Is this a good or a bad thing? One of the report's authors, Frédéric Docquier, draws the obvious conclusion that it must be bad for a country to lose the economic benefit of those it has so expensively educated and trained, yet I'm not sure he's entirely right about this.

In the developing and Third world, high levels of emigration arguably bring a net economic gain, since those who leave tend to remit so much. The social cost may be another matter, but in general the amounts that can be earned overseas are much higher than back home, creating a big inflow of wealth. Even for a developed country, to lose so many graduates may not be as harmful as it seems. Well-educated Britons are in general leaving to work overseas not because they have to but because they can. They speak the language of international business,and are in demand the world over. Britain is a small and overcrowded island. It is also rich, culturally vibrant and economically productive, so it is only natural that human capital should be one of its biggest exports.

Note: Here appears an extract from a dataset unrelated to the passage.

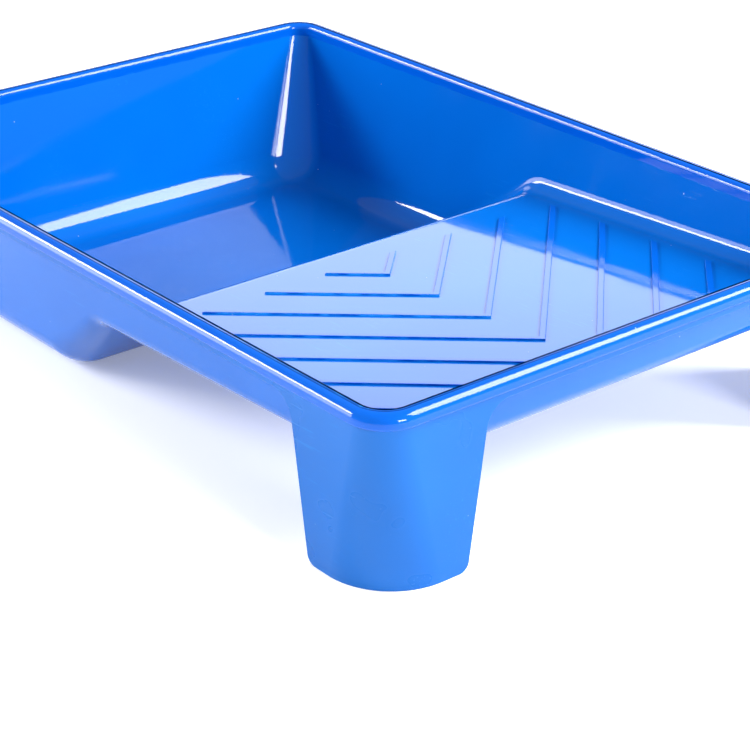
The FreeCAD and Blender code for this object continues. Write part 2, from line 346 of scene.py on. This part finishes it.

As Ireland has discovered, it is actually extremely helpful economically to have a large and growing overseas diaspora. Many of these people will eventually return, bringing new skills, wealth and a different set of perceptions with them, even those who don't tend to retain a residual affection for the old place, which enormously enhances the country's political and cultural position in the world.

Nor is this latest bout of graduate emigration like any of the previous, economically or disaster-driven waves of emigration from Britain. With greatly enhanced mobility, we are seeing the beginnings of a genuinely global market in skills. It is only natural graduates should be in its vanguard.

Unfortunately, you can always have too much of a good thing, and if graduates are leaving because rates of pay and tax are becoming uncompetitive, then in the long term that spells big trouble. The evidence suggests this is not yet the case - lifestyle, opportunity and adventure are more frequent determinants - but it could easily become so.